Blogger NYCOPYGUY said...

As a freelance editor of vintage Archie Comics paperback collections, I am surprised to see there was actually another character running around with the name Archie Andrews! One of my favorite Archie Comics stories of the 1940s (reprinted in ARCHIE AMERICANA: BEST OF THE FORTIES) involved Archie mixed up in a hilarious comedy of errors with a mannequin. The name of the story: "Nobody's Dummy." - Paul Castiglia

6:55 PM  
Blogger Aaron Neathery said...

A freelance editor of vintage Archie Comics paperback collections?? YOU GOT THE JOB *I* WANTED!! I once considered trying out for Archie Comics back in the early 90s, but I couldn't get the Dan DeCarlo look down (I much, much, much prefer the Bob Montana look, anyway).

7:11 PM  
Blogger NYCOPYGUY said...

Yep, I was assistant editor on that first Archie Americana edition, and then full-fledged editor on every trade paperback since.
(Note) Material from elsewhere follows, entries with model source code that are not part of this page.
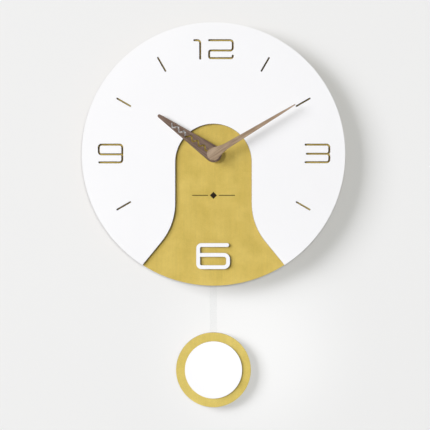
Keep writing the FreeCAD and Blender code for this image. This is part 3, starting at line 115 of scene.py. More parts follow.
class Finish:
    """A surface finish: one node material built around a Principled shader."""

    def __init__(self, name, **constants):
        self.material = bpy.data.materials.new(name)
        self.material.use_nodes = True
        self.tree = self.material.node_tree
        self.tree.nodes.clear()
        self.output = self.tree.nodes.new("ShaderNodeOutputMaterial")
        self.shader = self.tree.nodes.new("ShaderNodeBsdfPrincipled")
        self.tree.links.new(self.shader.outputs[0], self.output.inputs["Surface"])
        for socket, value in constants.items():
            self.shader.inputs[socket.replace("_", " ")].default_value = value

    def add(self, kind, settings=None, sockets=None, output=0):
        """Any node: its settings are made first, then its sockets are filled or linked."""
        node = self.tree.nodes.new(kind)
        for name, value in (settings or {}).items():
            if name == "stops":
                ramp = node.color_ramp
                while len(ramp.elements) < len(value):
                    ramp.elements.new(1.0)
                for stop, (place, colour) in zip(ramp.elements, value):
                    stop.position = place
                    stop.color = (*colour, 1.0)
            else:
                setattr(node, name, value)
        for name, value in (sockets or {}).items():
            self.fill(node.inputs[name], value)
        return Value(self, node.outputs[output])

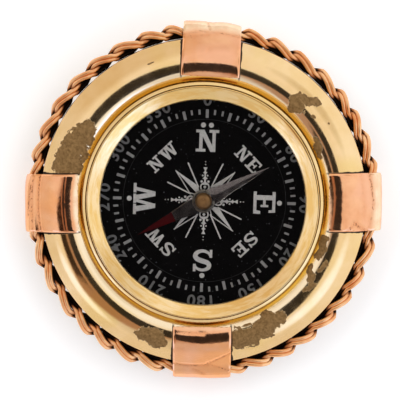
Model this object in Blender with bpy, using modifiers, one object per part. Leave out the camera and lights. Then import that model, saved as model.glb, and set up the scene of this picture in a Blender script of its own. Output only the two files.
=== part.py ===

It's been a fun ride being an Archie historian! :)

9:23 AM  
Blogger Aaron Neathery said...

I've really enjoyed the Americana series. Any plans to reprint Montana's syndicated Archie strips? There's some excellent artwork in there.. How about a Super Duck collection? Aw, heck.. What about The Shield? GIMME GIMME GIMME!!

1:40 PM  
Blogger NYCOPYGUY said...

I'd love to do the Montana strips and have suggested it in the past. All we have on those are xeroxes from newspapers on microfisch at the library, so it would take an exhaustive clean-up effort, which may be one reason the publishers are reluctant to do it. Within the last couple of years, a book of more recent strips was released. I can suggest it again, however. Super Duck is one I'd love to do, but only you, me and a couple other people would buy it - and my copy would be complimentary, so I don't think the powers-that-be would want to go there. As for the Shield, we DID do one - it's called THE SHIELD: AMERICA'S 1st PATRIOTIC COMIC BOOK HERO.